24 September 1929, Richmond (VA) Times-Dispatch, “Walter Winchell On Broadway,” pg. 11, col. 3:
Izzy Elinson would have you believe he actually overheard it near Forty-second Street and the Grandest Canyon: ...
6 October 1929, Charleston (WV) Gazette, “Broadway Interlude” review by Walter Winchell, pt. 3, pg. 2, col. 8:
Because some of the commentators who chronicle the Grandest Canyon have implied that characters in the tome were based on well-known locals, the authors have breathlessly announced that the report is a triumph in accuracy.
Old Fulton NY Post Cards
19 October 1929, Pittsburgh (PA) Courier, sec. 2, pg. 3, col. 6:
THE GRANDEST CANYON
Facts and Figures About Broadway, the World’s Greatest Way
By MAURICE DANCER
27 January 1930, New Castle (PA) News, “‘Sporting Blood’ Proves Good Show,” pg. 13, col. 2:
it should click right merrily along the path to success in what Walter Winchell calls The Grandest Canyon.
Google News Archive
19 August 1930, Milwaukee (WI) Sentinel, “Attack by Catholic Theater Group in Gotham Alarms Producers of Broadway Plays” by Dorothy Roe, pg. 7, col. 7:
The movement, under the auspices of Cardinal Hayes, has aroused wide comment along the grandest canyon since it became known that only two plays in New York were deemed worthy of the “white list” of the Catholic league.
Google Books
Esquire
Volume 2, Issues 4-7
1934
Pg. 98:
The nature of their work being especially adapted to concocting clever names for places, they have divided their own “Noo Yawk” into the Stem, the (Main) Drag, the Artery, Maraudway, the Milky Way, the Galaxy, the Gay White Way, the Dirty White Way, the Big or Main Alley, the Grandest Canyon, the Glittering Stem, Mazda Lane, Neon Boulevard, the (Big) Gulch, Gin Gulch, the Noisy Lane, the Street, Wailing Wall Street, the (Grand) Canyon, the Golden Canyon, Hard Times Square, Pokahvenoo, the Roaring Forties, the Naughty Nineties, Mad-hattan, etc., etc.
Google News Archive
12 March 1937, Palm Beach (FL) Daily News, “Walter Winchell On Broadway,” pg. 4, col. 2:
Lights That Make Manhattan: (...) The vari-colored fish that romp all over the Wrigley sign at 44th St. and the Grandest Canyon.
Google News Archive
28 December 1944, Daytona Beach (FL) Morning Journal, “Broadway Americana” by Walter Winchell, pg. 2, col. 2:
Inhabitants of the Grandest Canyon believe those who don’t live in the Big Town are peasants.
Google News Archive
9 March 1945, Daytona Beach (FL) Morning Journal, Walter Winchell column, pg. 4, col. 2:
Along The Grandest Canyon
(Broadway and Tame Square)
Google News Archive
24 February 1946, Milwaukee (WI) Sentinel, “Coast to Coast” by Walter Winchell, pg.
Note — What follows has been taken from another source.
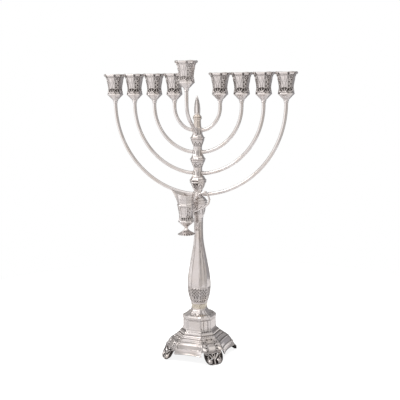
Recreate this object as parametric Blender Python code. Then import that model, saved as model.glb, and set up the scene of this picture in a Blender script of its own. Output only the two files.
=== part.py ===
"""Nine-light silver menorah with a hanging oil jug, built as the separate pieces it is assembled from.

All sizes here are in millimetres; each mesh is scaled to metres as it is made. +Z is up, the eight arms
lie along X, and the shamash arm, the hook and the jug are at the front, towards -Y. The table is z = 0.
Heights are measured from the table and half widths from the stem's axis.

Nearly every piece has the same cross-section: a square with canted corners, square to X and Y.
"""

import math

import bmesh
import bpy
from mathutils import Matrix, Vector

MM = 0.001
GAP = 0.3  # clearance between two pieces that touch on the real object
WALL = 1.5  # thickness of the hollow stem pieces

# Overall layout
STEM_Y = 2.8  # the stem's axis stands this far behind the middle of the outline
BRANCHES = 4  # arms on each side
ARM_REACH = 43.0  # innermost cup axis to stem axis
ARM_PITCH = 39.3  # cup axis to the next cup axis
HUB_TOP_Z = 405.5  # height at which the innermost arms leave the stem
HUB_PITCH = 37.3  # from one pair of arms down to the next
CUP_RIM_Z = 506.6
SHAMASH_RIM_Z = 527.0
SHAMASH_OUT = 47.0  # shamash cup axis in front of the stem axis

# Tubes, studs and the tie rod
TUBE_R = 3.1
STUD_R = 1.9
STUD_LENGTH = 7.0
COLLAR_R = 3.9
SOCKET_DEPTH = 3.0
ROD_R = 3.0
BORE_R = 3.5
TUBE_SIDES = 10

# Canted corner legs as a share of the half width
STEM_CANT = 0.55
BASE_CANT = 0.51
CUP_CANT = 0.50

# Hubs: the short necks that hold the arms. Each flares out below into the knop under it.
HUB_BELOW = 6.0
HUB_ABOVE = 5.7
HUB_TOP_HALF = 6.9
HUB_WAIST = 7.9
HUB_FLARES = (8.7, 9.9, 10.7, 11.7)  # half width at the bottom, from the top hub down

# Knops, from the top one down
KNOP_HALVES = (12.3, 13.1, 14.1, 15.5)
KNOP_RIDGE_DROP = 11.6  # the upper ridge, below the arms above it
KNOP_RIDGES = 3.6  # from the upper ridge down to the lower one
LOWER_RIDGE_IN = (1.0, 0.9, 0.2, 0.2)  # how much narrower the lower ridge is
SLIM_TAPER = ((0.28, 0.03), (0.42, 0.15), (0.62, 0.35), (0.84, 0.57), (0.95, 0.72))  # height and width shares
FULL_TAPER = ((0.20, 0.10), (0.42, 0.38), (0.62, 0.53), (0.84, 0.71), (0.95, 0.85))
KNOP_NECK = 6.9
BALUSTER_TOP_Z = 247.7
BALUSTER_NECK = 7.6

# Base
BLOCK_BOTTOM_Z = 46.3
ROOF_TOP_Z = 87.0
COLLAR_TOP_Z = 95.0
SKIRT_TOP_Z = 46.0
SKIRT_BOTTOM_Z = 13.0
SKIRT_INCURVE = 5.0  # how far each side of the skirt curves in at its foot
LEDGE_HALF = 26.0
FOOT_WIDTH = 35.0
FOOT_HEIGHT = 21.0
FOOT_THICK = 4.0
FOOT_TOP_REACH = 58.6  # stem axis to the foot's face, along the diagonal
FOOT_FLOOR_REACH = 71.5
FOOT_CURL = 0.9  # below 1 the face bulges outwards, above 1 it hollows inwards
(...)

A10, col. 3:
NEWSSTAND OWNER: It’s a laugh. This Broadway they write about…I’ve been hawkin’ papers here for a dozen years and I ain’t seen nothin’ yet with a surprise in it…The Grandest Canyon, Winchell calls it. Canyon is right! No street’s in a bigger hole.
Google News Archive
22 October 1946, Milwaukee (WI) Sentinel, “Coast to Coast” by Walter Winchell, pt. 1, pg. 13, col. 1:
Along the Grandest Canyon
Google News Archive
17 June 1952, Milwaukee (WI) Sentinel, “On Broadway: Six More New York Shows Expected to Close Soon” by Walter Winchell, pt. 1, pg. 11, col. 5:
OVERTURE!: The grandest canyon swallowed three more casualties—representing a $280,000 deficit.
Google News Archive
26 April 1966, Sarasota (FL) Journal, “Bores And Snobs Crowd Broadway” by Walter Winchell, pg. 9, col. 3:
The glittering billboards have achieve world-wide renown. But it is the people of the Grandest Canyon who are the true expression of its spirit—and the source of its fame.
Google News Archive
26 November 1969, Pittsburgh (PA) Post-Gazette, It Happened Last Night” by Earl Wilson, pg. 10, col. 3:
The Broadway Association guarantees the tall buildings in the grandest canyon of them all won’t take away the color and smell of B’way.
Google Books
Winchell Exclusive:
“Things that happened to me—and me to them”
By Walter Winchell
Englewood Cliffs, NJ: Prentice-Hall
1975
Pg. 9:
The murder scene was the Metropole, a rendezvous for sports and their ladies on West Forty-third Street—not far from The Grandest Canyon—where the Broadway lights were brightest.